My final reaction to this phase will have more to do with what Liz wants to do with Funstyle. If this is a one-off released for fun, Liz blowing off steam and collecting what she's been working on lately, well, it doesn't entirely work, but I don't mind paying six bucks for the decent stuff, especially when that money goes directly to her. But if this is all we hear from her for the next three to five years -- the website claims that tour dates are coming; how can she tour on this album, really?! -- then it's a bit more troubling. Not so much for the existence of jokey tracks, but for the scraped-together nature of mixing jokey tracks with what sound like fairly polished demos.
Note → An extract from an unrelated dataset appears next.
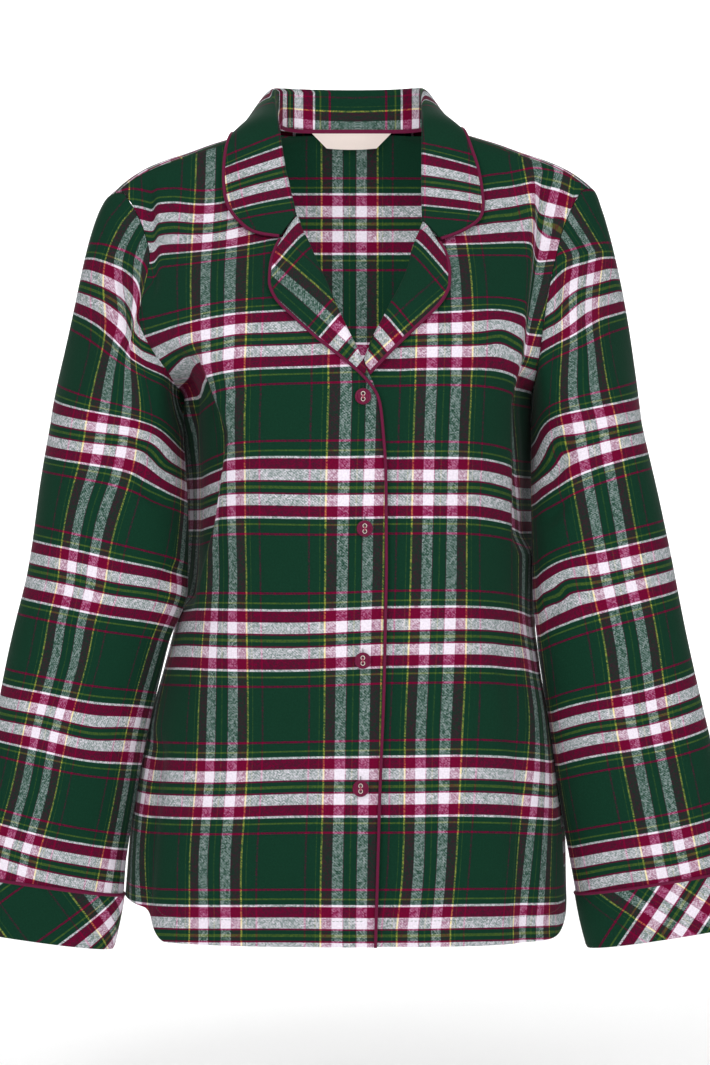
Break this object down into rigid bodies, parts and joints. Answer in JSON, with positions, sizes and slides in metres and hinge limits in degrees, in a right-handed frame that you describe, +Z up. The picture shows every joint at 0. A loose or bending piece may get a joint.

I could write a whole other post speculating about what all of this belated music-industry-bashing is about, since last I heard she was signed to the indie ATO records, and I can't imagine she was getting a lot of pressure to tart it up from them -- yet the (I assume) sarcastic mock acceptance speech in "U Hate It" mentions Dave Matthews, one of the ATO founders (and whatever I think of Dave Matthews music, the dude seems to have pretty decent taste in other music, and regardless, I can't imagine he makes for a particularly malevolent label exec). Funstyle makes me worried not because Liz Phair is over, but because I'm afraid she may see this as her last resort -- the best she can do in a collapsing industry. At this point, I'm hoping her next record gets no attention, not to sabotage her career, but to remove her gifts from this weird, vicious cycle.